Все же сам Цицерон, видимо, плохо верит в то, что это когда-либо произойдет. Хотя он упрекает Платона (в начале трактата "О государстве") в том, что тот писал законы для воображаемого, а не для реального, государства, сам он пошел тоже по этому пути. Хорошо видя, что современный строй государства его идеалу ни в какой мере не соответствовал, он пытался убедить себя в том, что такой идеальный строй либо существовал в прошлом Рима, во времена "наших предков", либо что он возможен в будущем. Но в последнее он едва ли верил и сам.

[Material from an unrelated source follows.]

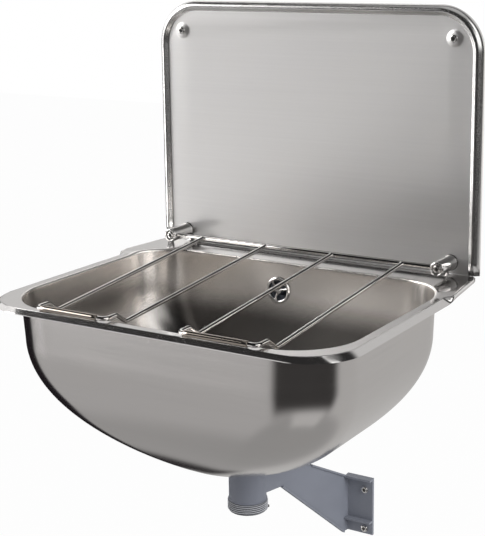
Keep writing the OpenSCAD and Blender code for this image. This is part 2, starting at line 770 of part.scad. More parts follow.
pipe_y = (wall_back - gasket_t + housing_back) / 2;
pipe_drop = overflow_z + housing_d / 2 + 6;
module overflow_housing() {
  front = wall_back - gasket_t;
  color(PLASTIC) at_origin() difference() {
    union() {
      along_y(-overflow_x, -front, -overflow_z, housing_d + 6, 3);
      along_y(-overflow_x, -front, -overflow_z, housing_d, front - housing_back);
      translate([-overflow_x, -pipe_y, -pipe_drop])
        cylinder(d = pipe_d + 4, h = pipe_drop - overflow_z, $fn = fine);
    }
    difference() {
      along_y(-overflow_x, -front - 1, -overflow_z, housing_d - 5, front - housing_back - 1.5);
      along_y(-overflow_x, -front - 2, -overflow_z, hub_d, front + 4);
    }
    along_y(-overflow_x, -front - 1, -overflow_z, overflow_screw_d + 2 * screw_play,
      front + 1 - housing_back - 2);
    translate([-overflow_x, -pipe_y, -pipe_drop - 1])
      cylinder(d = pipe_d + 2 * seat_play, h = 11, $fn = fine);
    translate([-overflow_x, -pipe_y, -pipe_drop])
      cylinder(d = pipe_d - 2 * pipe_wall, h = pipe_drop - overflow_z, $fn = fine);
  }
}

// The pipe's route: down behind the bowl, then forward under it into the outlet tube
pipe_low = bowl_depth + sheet_t + gasket_t + seat_h + pipe_d / 2 + 4;
tube_back = outlet_y - tube_d / 2;
pipe_route = [
  [-overflow_x, -pipe_y, -pipe_drop + 9.5],
  [-overflow_x, -pipe_y, -pipe_low + 18],
  [0, -pipe_y - 22, -pipe_low],
  [0, -tube_back + 5, -pipe_low]
];
module pipe_run(d) {
  for (k = [0 : 2]) rod_between(pipe_route[k], pipe_route[k + 1], d);
  for (k = [1 : 2]) translate(pipe_route[k]) sphere(d = d, $fn = 32);
}
module overflow_pipe() {
  color(PLASTIC) at_origin() difference() {
    pipe_run(pipe_d);
    pipe_run(pipe_d - 2 * pipe_wall);
  }
}

module pipe_seal() {
  color(RUBBER) at_origin() difference() {
    along_y(0, -tube_back + 2.6, -pipe_low, pipe_d + 5, 2);
    along_y(0, -tube_back, -pipe_low, pipe_d + 2 * seat_play, 8);
  }
}

// Waste: the strainer on the bowl's flat, its screw, and the gasket under the bowl

module strainer() {
  color(BRIGHT) at_origin() translate([0, -outlet_y, -bowl_depth + 0.8 + seat_play]) difference() {
    union() {
      cylinder(d = strainer_d, h = strainer_t, $fn = fine);
      translate([0, 0, strainer_t]) cylinder(d1 = 14, d2 = 11, h = 1, $fn = 32);
    }
    for (k = [0 : strainer_holes - 1]) rotate([0, 0, 360 * k / strainer_holes])
      translate([waste_hole_d / 2 - strainer_hole_d / 2 - 4, 0, -1])
        cylinder(d = strainer_hole_d, h = 5, $fn = 32);
    translate([0, 0, -1]) cylinder(d = strainer_screw_d + 2 * screw_play, h = 6, $fn = 32);
  }
}

module strainer_gasket() {
  color(RUBBER) at_origin() translate([0, -outlet_y, -bowl_depth + seat_play]) difference() {
    cylinder(d = strainer_d - 1, h = 0.8 - seat_play, $fn = fine);
    translate([0, 0, -1]) cylinder(d = waste_hole_d + 1, h = 3, $fn = fine);
  }
}

module strainer_screw() {
  top = -bowl_depth + 0.8 + strainer_t + 1 + 2 * seat_play;
  color(BRIGHT) at_origin() translate([0, -outlet_y, top]) difference() {
    union() {
      cylinder(d1 = strainer_screw_d + 4, d2 = strainer_screw_d + 2, h = 2, $fn = 32);
      translate([0, 0, -strainer_screw_h])
        cylinder(d = strainer_screw_d, h = strainer_screw_h + 0.5, $fn = 32);
    }
    translate([-strainer_screw_d, -0.6, 1]) cube([2 * strainer_screw_d, 1.2, 2]);
  }
}

under_bowl = bowl_depth + sheet_t;
module outlet_gasket() {
  color(RUBBER) at_origin() translate([0, -outlet_y, -under_bowl - gasket_t + seat_play]) difference() {
    cylinder(d = seat_d, h = gasket_t - 2 * seat_play, $fn = fine);
    translate([0, 0, -1]) cylinder(d = waste_hole_d + 1, h = gasket_t + 2, $fn = fine);
  }
}

// Bracket: outlet tube, the arm that leaves it tangentially, and the wall plate, in one moulding

seat_top = under_bowl + gasket_t;
outlet_end = bowl_depth + outlet_drop;
arm_reach = sqrt(pow(arm_foot_x, 2) + pow(outlet_y - plate_t, 2) - pow(tube_d / 2, 2));
arm_angle = atan2(arm_foot_x, outlet_y - plate_t)
  - asin(tube_d / 2 / norm([arm_foot_x, outlet_y - plate_t]));
arm_start = [tube_d / 2 * cos(arm_angle), -outlet_y + tube_d / 2 * sin(arm_angle)];

// The arm's side view: distance from the tube's tangent, height below the rim
arm_top_mid = [arm_reach * 0.51, -seat_top - 28.5];
arm_low_mid = [arm_reach * 0.18, -seat_top - 38.5];
arm_outline = [
  [0, -seat_top - 12], arm_top_mid, [arm_reach, -plate_top - 8.5],
  [arm_reach, -plate_top - plate_h], [arm_reach - 17, -plate_top - plate_h], arm_low_mid,
  [0, -seat_top - 37.5]
];

// Places its children in the arm's plane: x along the arm, y up
module in_arm_plane() {
  translate([arm_start[0], arm_start[1], 0]) rotate([0, 0, 90 - arm_angle]) rotate([90, 0, 0]) children();
}

// A strip along one edge of the arm, from p to q, standing out on its outer face
module edge_flange(p, q) {
  u = heading(p, q);
  n = [-u[1], u[0]] * arm_flange / 2;
  in_arm_plane() translate([0, 0, -arm_flange + 0.5]) linear_extrude(arm_flange + 0.5)
    polygon([p - n, q - n, q + n, p + n]);
}

module arm() {
  in_arm_plane() translate([0, 0, -arm_t]) linear_extrude(arm_t) polygon(arm_outline);
}

module plate_rib(z) {
  translate([arm_foot_x - 3, -plate_t - rib_out, z - 3]) cube([plate_x - arm_foot_x + 3, rib_out + 0.5, 3]);
}

plate_screw_mid = plate_top + plate_h / 2 + 4.6;
module bracket() {
  color(PLASTIC) at_origin() difference() {
    union() {
      translate([0, -outlet_y, -outlet_end + 1])
        cylinder(d = tube_d, h = outlet_end - 1 - seat_top, $fn = fine);
      translate([0, -outlet_y, -outlet_end]) cylinder(d = thread_d, h = thread_h, $fn = fine);
      translate([0, -outlet_y, -seat_top - seat_h]) cylinder(d = seat_d, h = seat_h, $fn = fine);
      arm();
      edge_flange(arm_outline[1], arm_outline[2]);
      edge_flange(arm_outline[5], arm_outline[4]);
      plate_rib(-plate_top);
      plate_rib(-plate_top - plate_h * 0.74);
      translate([arm_foot_x - 3, -plate_t, -plate_top - plate_h])
        cube([plate_x - arm_foot_x + 3, plate_t, plate_h]);
      // spigot that takes the overflow pipe
      along_y(0, -outlet_y + 10, -pipe_low, pipe_d + 5, tube_d / 2 - 8);
    }
    difference() {
      translate([0, -outlet_y, -outlet_end - 1]) cylinder(d = tube_bore_d, h = 100, $fn = fine);
      // the bar across the bore that the strainer screw bites into
      translate([-tube_bore_d, -outlet_y - 5, -seat_top - 18]) cube([2 * tube_bore_d, 10, 14]);
    }
    translate([0, -outlet_y, -seat_top - 30])
      cylinder(d = strainer_screw_d + 2 * seat_play, h = 40, $fn = 32);
    along_y(0, -tube_back, -pipe_low, pipe_d + 2 * seat_play, 10);
    along_y(0, -outlet_y + 8, -pipe_low, pipe_d - 2 * pipe_wall, tube_d / 2);
    at_lock() cylinder(d = lock_d + 2 * seat_play, h = thread_d, $fn = 32);
    for (sz = [-1, 1])
      along_y(plate_screw_x, -20, -plate_screw_mid + sz * plate_screw_z / 2,
        plate_screw_d + 2 * screw_play, 30);
  }
}

// Small screw set flush in the tube's wall, so that a trap's nut can pass it
module at_lock() {
  translate([0, -outlet_y, -outlet_end + lock_z]) rotate([0, 0, lock_turn]) rotate([0, 90, 0]) children();
}
module locking_screw() {
  color(RUBBER) at_origin() at_lock() translate([0, 0, tube_bore_d / 2 + 0.5])
    cylinder(d = lock_d, h = (thread_d - tube_bore_d) / 2 - 1, $fn = 32);
}

module bracket_screws() {
  color(BRIGHT) at_origin() for (sz = [-1, 1])
    wall_screw(plate_screw_x, -plate_t - 2.6 - seat_play, -plate_screw_mid + sz * plate_screw_z / 2,
      plate_screw_d, plate_head_d, 2.6, plate_screw_reach);
}

splashback();
basin();
boss_left();
boss_right();
boss_seal_left();
boss_seal_right();
boss_screw_left();
boss_screw_right();
upper_screw_left();
upper_screw_right();
rear_rod();
grate_wire_left();
grate_wire_right();
rim_sleeve_left();
rim_sleeve_right();
overflow_rosette();
overflow_screw();
overflow_gasket();
overflow_housing();
overflow_pipe();
pipe_seal();
strainer();
strainer_screw();
strainer_gasket();
outlet_gasket();
bracket();
locking_screw();
bracket_screws();
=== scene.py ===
"""Wall hung slop sink: the visual model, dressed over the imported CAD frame.

Sizes are millimetres counted from the top of the bowl's rim and from the wall, and each mesh is made
in metres about the frame's origin, the middle of the four wall screws.
"""

import logging
import math
from dataclasses import dataclass
from enum import Enum
from typing import Any, Callable, Sequence, Union

import bmesh
import bpy
from mathutils import Matrix, Vector


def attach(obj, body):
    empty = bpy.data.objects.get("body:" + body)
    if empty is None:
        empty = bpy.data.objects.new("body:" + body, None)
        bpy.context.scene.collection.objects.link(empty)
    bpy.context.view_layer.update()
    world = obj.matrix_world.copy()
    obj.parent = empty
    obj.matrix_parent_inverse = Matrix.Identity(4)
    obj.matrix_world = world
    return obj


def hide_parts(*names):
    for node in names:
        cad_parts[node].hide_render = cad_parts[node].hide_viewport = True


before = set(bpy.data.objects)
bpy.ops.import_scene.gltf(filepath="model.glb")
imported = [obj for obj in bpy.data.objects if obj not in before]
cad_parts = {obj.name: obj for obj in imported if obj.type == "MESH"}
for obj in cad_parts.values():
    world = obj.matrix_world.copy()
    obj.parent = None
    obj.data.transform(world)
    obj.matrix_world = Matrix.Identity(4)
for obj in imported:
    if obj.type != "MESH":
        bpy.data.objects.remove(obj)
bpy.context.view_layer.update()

Point = tuple[float, float, float]
Flat = tuple[float, float]
Colour = tuple[float, float, float]
Radius = Union[float, Callable[[float], float]]
Row = Sequence[Sequence[float]]

ORIGIN_Z = 145.45
WELD = 1e-6
BEVEL_STEPS = 3
BEVEL_FROM = 32.0
CUT_SHARP = 40.0
BLACK = (0.0, 0.0, 0.0)
WHITE = (1.0, 1.0, 1.0)
SIDES = ((-1, "left"), (1, "right"))
ALONG_X, OUTWARD, BACKWARD = (1, 0, 0), (0, -1, 0), (0, 1, 0)
UPWARD, DOWNWARD = (0, 0, 1), (0, 0, -1)
log = logging.getLogger("slop_sink")


def metres(point: Sequence[float]) -> Vector:
    """Turns a point in rim millimetres into the frame's metres."""
    return Vector((point[0] / 1000, point[1] / 1000, (point[2] - ORIGIN_Z) / 1000))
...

Ценность философских сочинений Цицерона на этические темы довольно незначительна вследствие их компилятивного эклектического характера. Что касается их литературной формы и языка, то в них отразились те же характерные черты таланта Цицерона, что и в других жанрах: легкость изложения, прекрасное построение фраз, богатство слов и оборотов, благозвучие, но порой утомительное многословие и постоянные повторения. В этом отношении наиболее характерны литературные диалоги "Лелий" и "Катон", почти уже теряющие право называться философскими и соскальзывающие на почву обиходных нравоучений; но именно вследствие этого, они легко читаются.


[1] Философ Антиох Аскалонский с течением времени становился все более ярым идеалистом.